Commento al Vangelo, 3 settembre 2023 – Mt 16,21-27
In questo brano evangelico Gesù presenta ai discepoli un futuro diverso da quello che si aspettavano: attendevano la gloria, invece Gesù parla di sofferenza e morte. È facilmente comprensibile, quindi, la reazione di Pietro che vuole impedire un futuro segnato dal dolore.
Ma proprio in questa reazione di Pietro traspare la sua cecità. Infatti Pietro si ferma alla prima parte dell’enunciato di Gesù, cioè quello della sofferenza e della morte, e non sembra, invece, riuscire a comprendere la parte finale e cioè che il terzo giorno Gesù sarebbe risorto. Pietro ha una visione parziale della vita e non sa andare oltre.
È facile credere alla sofferenza, ma è molto più arduo sperare nella resurrezione; si ha paura che il futuro porti inesorabilmente i segni del dolore che si vive nel presente. Difficilmente ci apriamo ad un domani benedetto e pieno di speranza. Ci costa sperare in una resurrezione dalla nostra situazione attuale. Il futuro viene spesso ipotecato dal nostro passato non sempre roseo e felice e da un nostro presente che porta i segni del peccato e del dolore.

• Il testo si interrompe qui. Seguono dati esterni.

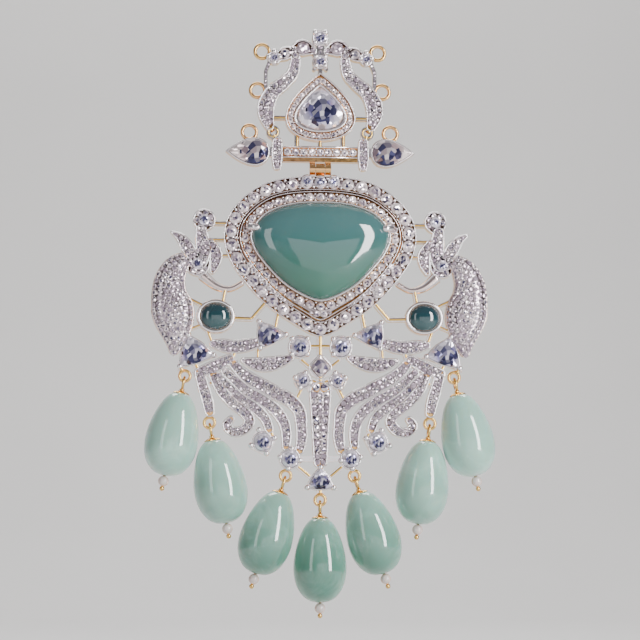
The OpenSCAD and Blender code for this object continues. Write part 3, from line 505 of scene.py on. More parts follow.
def front_map(points):
    """Map of a polished stone: across from left to right, and up from its lowest to its highest point."""
    flat = points[:, ::2]
    return (flat - flat.min(0)) / np.ptp(flat, axis=0)


def facet_map(points, template):
    """Map of cut stones: each lies in its own square, as seen from its front, one square after another."""
    flat = template[0][:, :2]
    flat = flat / (2.2 * np.linalg.norm(flat, axis=1).max()) + 0.5
    count = len(points) // len(flat)
    return np.tile(flat, (count, 1)) + np.repeat(np.arange(count), len(flat))[:, None] * (1, 0)


def piece(name, shape, material, body, smooth=True, replaces=(), cut=None, polished=False):
    """Puts a shape into a mesh, in metres, and hands it to its body and material slot."""
    points, faces = shape
    mesh = bpy.data.meshes.new(name)
    corners = np.concatenate([f.ravel() for f in faces]).astype(np.int32)
    counts = np.concatenate([np.full(len(f), f.shape[1]) for f in faces])
    mesh.vertices.add(len(points))
    mesh.vertices.foreach_set("co", (points * MM).ravel())
    mesh.loops.add(len(corners))
    mesh.loops.foreach_set("vertex_index", corners)
    mesh.polygons.add(len(counts))
    mesh.polygons.foreach_set("loop_start", (np.cumsum(counts) - counts).astype(np.int32))
    mesh.polygons.foreach_set("use_smooth", np.full(len(counts), smooth))
    if cut or polished:
        places = facet_map(points, cut) if cut else front_map(points)
        mesh.uv_layers.new(name="front").uv.foreach_set("vector", places[corners].astype(np.float32).ravel())
    mesh.update(calc_edges=True)
    if mesh.validate():
        raise RuntimeError(f"{name} has faces that Blender can't use")
    mesh.materials.append(bpy.data.materials[material])
    obj = bpy.data.objects.new(name, mesh)
    bpy.context.scene.collection.objects.link(obj)
    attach(obj, body)
    if replaces:
        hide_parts(*replaces)
    return obj


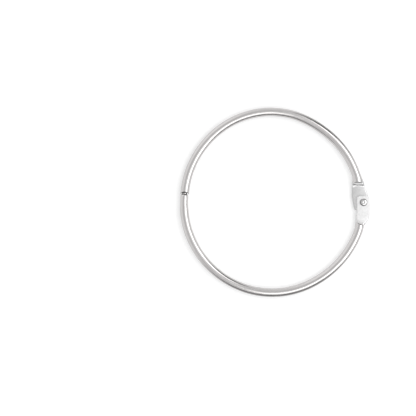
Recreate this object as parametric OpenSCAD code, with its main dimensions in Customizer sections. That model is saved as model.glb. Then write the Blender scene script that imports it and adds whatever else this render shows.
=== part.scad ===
// Hinged loose-leaf ring: two rolled steel half rings, flattened and riveted together at
// one end, with a necked plug that snaps into an open socket at the other.
//
// The ring lies flat. +Z is the rivet's axis, +X points from the ring's middle to the
// rivet, and the underside of the tube rests on z = 0.

/* [Ring] */
// Clear inside diameter of the closed ring, from crown to crown
inner_d = 76.2; // [60:0.1:100]
// Outside diameter of the rolled tube
tube_d = 3.8; // [3.6:0.05:4.2]
// Thickness of the sheet that the tube is rolled from
sheet_t = 0.5; // [0.4:0.02:0.56]
// Width of the butt seam along the tube's inner side
seam_w = 0.12; // [0.06:0.01:0.3]

/* [Bends] */
// How far the socket half's bend centre lies beyond the line from the rivet to the snap
socket_rise = 1; // [0:0.1:1.5]
// How far the plug half's bend centre lies beyond that line
plug_rise = 0.8; // [0:0.1:1.5]
// How far the rivet lies from midway between the crowns, towards the socket half's
rivet_shift = 0.2; // [0:0.05:0.4]
// How much shorter the ring is from rivet to snap than from crown to crown
span_short = 0.65; // [0:0.05:1]
// Turn of the socket half's leaf from square to the line from rivet to snap
socket_leaf_turn = 10.5; // [8:0.5:14]
// Turn of the plug half's leaf from square to that line
plug_leaf_turn = 0; // [0:0.5:10]

/* [Hinge] */
// Width of the plug half's flattened leaf
plug_leaf_w = 5.7; // [4.8:0.1:6.2]
// Width of the socket half's leaf, which is pressed wider round the rivet
socket_leaf_w = 7.1; // [6.2:0.1:7.8]
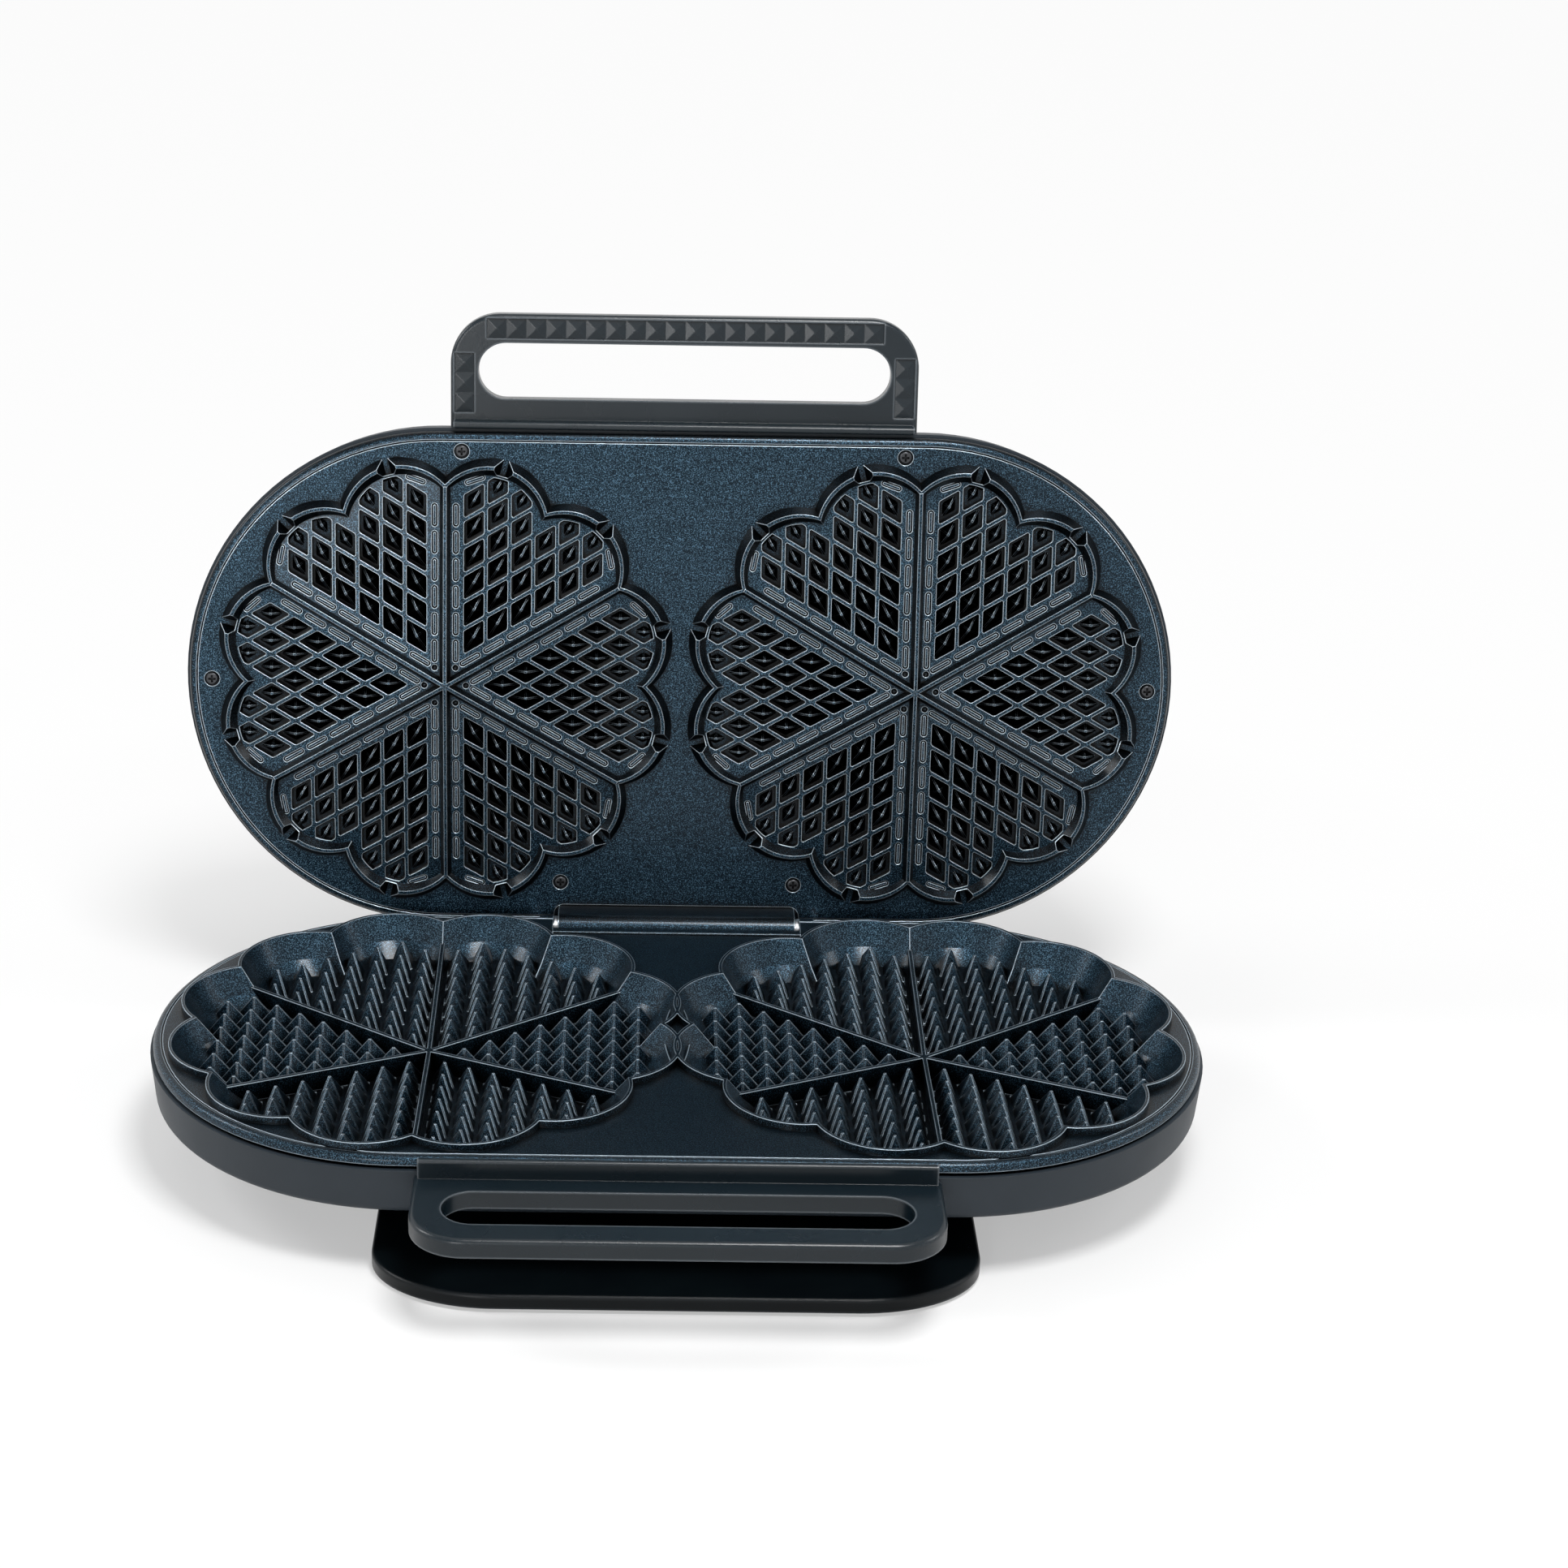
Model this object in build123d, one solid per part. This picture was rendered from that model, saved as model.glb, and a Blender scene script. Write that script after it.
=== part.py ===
from build123d import *
import math
import os

# Double heart waffle iron, standing open on a table. Millimetres.
# X runs along the appliance, Y to the back, Z up from the table top.
# The lid is drawn closed over the base and then swung open about the hinge pin.

os.makedirs("parts", exist_ok=True)

# Body outline: a stadium in plan
body_length = 405.0
body_depth = 208.0
casing_draft = 1.5
casing_wall = 2.2

# Base heights
foot_proud = 1.6
stand_thickness = 5.4
shell_slope_height = 20.5
shell_wall_height = 16.9
shell_bottom_radius = 66.0
shell_edge_round = 3.0
shell_foot_round = 4.0
inner_floor_inset_ratio = 0.3
inner_foot_lift_ratio = 0.6
plate_gap = 1.5

# Plates
plate_skirt = 3.3
plate_sheet = 2.7
plate_edge_inset = 1.2
plate_edge_round = 2.4
bead_inset = 2.9
bead_width = 0.7
bead_depth = 0.5
lip_height = 2.8
lip_width = 1.7
closed_gap = 1.0

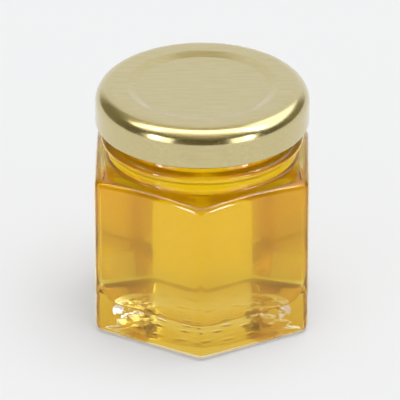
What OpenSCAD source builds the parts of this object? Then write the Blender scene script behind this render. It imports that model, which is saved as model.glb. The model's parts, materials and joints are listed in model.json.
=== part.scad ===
// Small hexagonal glass jar of honey with a gold twist-off cap.
// Millimetres, +Z up, origin at the centre of the base, one corner towards -Y.

/* [Body] */
// Width across the flats
body_w = 45.9; // [42:0.1:70]
// Height of the walls at the corners
body_h = 36.4; // [24:0.1:90]
// Radius of the upright corners
corner_r = 2.5; // [1.6:0.1:5]
// Radius between the base and the walls
heel_r = 1.5; // [0.5:0.1:1.5]
// Radius between the walls and the shoulder
shoulder_r = 1.4; // [0.5:0.1:1.5]
// Rise of the shoulder from its corners to the neck
shoulder_rise = 1; // [0.4:0.1:4]

/* [Glass] */
// Thickness of the walls
wall = 2.4; // [1.5:0.1:3]
// Thickness of the shoulder
shoulder_t = 2.6; // [1.5:0.1:4]
// Thickness of the base
base_t = 6; // [4:0.1:10]
// Radius of the upright corners inside
inner_corner_r = 4; // [2:0.1:6]
// Radius between the walls and the floor inside
floor_r = 4.5; // [2:0.1:8]
// Radius of the hollow under the base
hollow_r = 16; // [8:0.1:18]
// Depth of the hollow under the base
hollow_d = 1.2; // [0.4:0.1:2]

/* [Neck] */
// Outer radius of the neck
neck_r = 20.3; // [16:0.1:20.8]
// Height of the neck above the shoulder
neck_h = 15.75; // [14:0.05:24]
// Thickness of the neck
neck_wall = 3; // [2:0.1:3.4]
// Radius where the neck meets the shoulder outside
cove_r = 0.9; // [0.3:0.1:1.4]
// Radius where the neck opens into the body
throat_r = 1.2; // [0.4:0.1:2]
// How far the carrying bead stands out from the neck
bead_out = 1.5; // [0.5:0.05:2]
// Height of the carrying bead
bead_h = 2.2; // [1:0.1:3]
// Middle of the carrying bead above the shoulder
bead_up = 3.8; // [2.6:0.1:5]
// Radius on the rim's outer edge
rim_r = 1.2; // [0.6:0.1:1.2]
// Radius on the rim's inner edge
mouth_edge_r = 0.8; // [0.3:0.1:1]

/* [Thread] */
// Number of thread starts and of lugs in the cap
starts = 4; // [3:1:6]
// How far the thread stands out from the neck
thread_out = 1.1; // [0.6:0.05:1.3]
// Height of the thread ridge
thread_h = 1.5; // [1:0.1:2]
// Angle that each thread ridge covers
thread_sweep = 62; // [30:1:70]
// Angle that each lug covers
lug_sweep = 16; // [8:1:24]
// Clearance between a lug and the neck
lug_gap = 0.35; // [0.1:0.05:0.5]
// Clearance between a lug and the thread above it
lug_drop = 0.4; // [0.1:0.05:1]

/* [Honey] */
// Free height between the honey and the rim
headspace = 6; // [2:0.1:10]

/* [Cap] */
// Height of the cap
cap_h = 8.65; // [8:0.05:12]
// Thickness of the cap's sheet
cap_t = 0.25; // [0.2:0.01:0.5]
// Clearance between the thread and the cap's skirt
cap_gap = 1.35; // [1.2:0.05:2]
// Radius between the cap's top and its skirt
cap_edge_r = 3.8; // [2:0.1:4]
// Clearance between the mouth and the step of the cap's panel
panel_gap = 0.9; // [0.5:0.05:3]
// Depth of the cap's sunken panel
panel_d = 0.7; // [0.6:0.1:2]
// Width of the sloping step around the panel
step_w = 2.2; // [1.8:0.1:4]
// Radius at the foot and at the head of the step
step_r = 0.8; // [0.3:0.05:0.85]
// Radius of the rolled edge
curl_r = 0.55; // [0.3:0.05:0.8]

/* [Hidden] */
$fn = 96;
arc_steps = 5;
dome_steps = 4;
// How far a rounding profile stands off the face it leads into
stand_off = 0.2;
// How far a blending curve starts below the surface it joins
bite = 0.12;
// How far a solid is sunk into its neighbour, or a cut runs past a face
overlap = 0.3;
glass_color = [0.87, 0.9, 0.88, 0.4];
honey_color = [0.93, 0.68, 0.1];
cap_color = [0.8, 0.74, 0.52];
half_w = body_w / 2;
inner_half_w = half_w - wall;
mouth_r = neck_r - neck_wall;
corner_reach = (half_w - corner_r) / cos(30) + corner_r;
shoulder_z = body_h + shoulder_rise;
rim_z = shoulder_z + neck_h;
honey_z = rim_z - headspace;
bead_z = shoulder_z + bead_up;
throat_z = shoulder_z - shoulder_t;
ceiling_r = min(3, inner_half_w - mouth_r - throat_r);
cap_top = rim_z + cap_t;
cap_foot = cap_top - cap_h;
cap_r = neck_r + thread_out + cap_gap + cap_t;
step_top_r = mouth_r - panel_gap;
lug_z = cap_foot + curl_r;
thread_z = lug_z + curl_r + lug_drop + thread_h / 2;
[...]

Ma il pensare di Dio è opposto al nostro: è un pensare che porta inesorabilmente alla salvezza perché Egli è più forte di ogni male.
Siamo invitati ad avere i pensieri di Dio, pensieri pieni di speranza, di resurrezione. Ciò comporta vivere ogni situazione sapendo che sempre vincerà la resurrezione. Questa è la vera sequela di Gesù: non fermarsi a metà perché sempre ci attende la benedizione. Indossiamo gli occhiali della resurrezione e saremo guariti da una miopia che non ci permette di vedere oltre, che ci oscura il futuro e ci fa tremare di fronte ad ogni evento che ci spaventa.
Pietro doveva imparare a seguire Gesù, a seguire le sue orme e a sperare come Lui, andando incontro agli eventi della vita con la fiducia in Dio che ama e salva.
Così anche noi seguiamo Gesù senza preoccuparci del futuro, assumendo un atteggiamento di gratitudine, di fiducia e di serenità perché qualsiasi cosa accada, già tutto è segnato dalla resurrezione. Rinneghiamo il nostro modo di pensare umano che vorrebbe spegnere ogni speranza, specialmente quando non vediamo i risultati, quando abbiamo paura di non farcela e vediamo vani tutti i nostri sforzi. Rinnegarsi è aprirsi alla fiducia e rinunciare a vivere come coloro che sono senza speranza. Ecco che la croce da portare non è altro che il saper vivere questa vita con gioia e serenità, pur nelle difficoltà.
Risorge chi sa fidarsi; va oltre chi sa vedere all’orizzonte la resurrezione che lo attende.
Non scoraggiamoci, ma perseveriamo e raccoglieremo i frutti della speranza.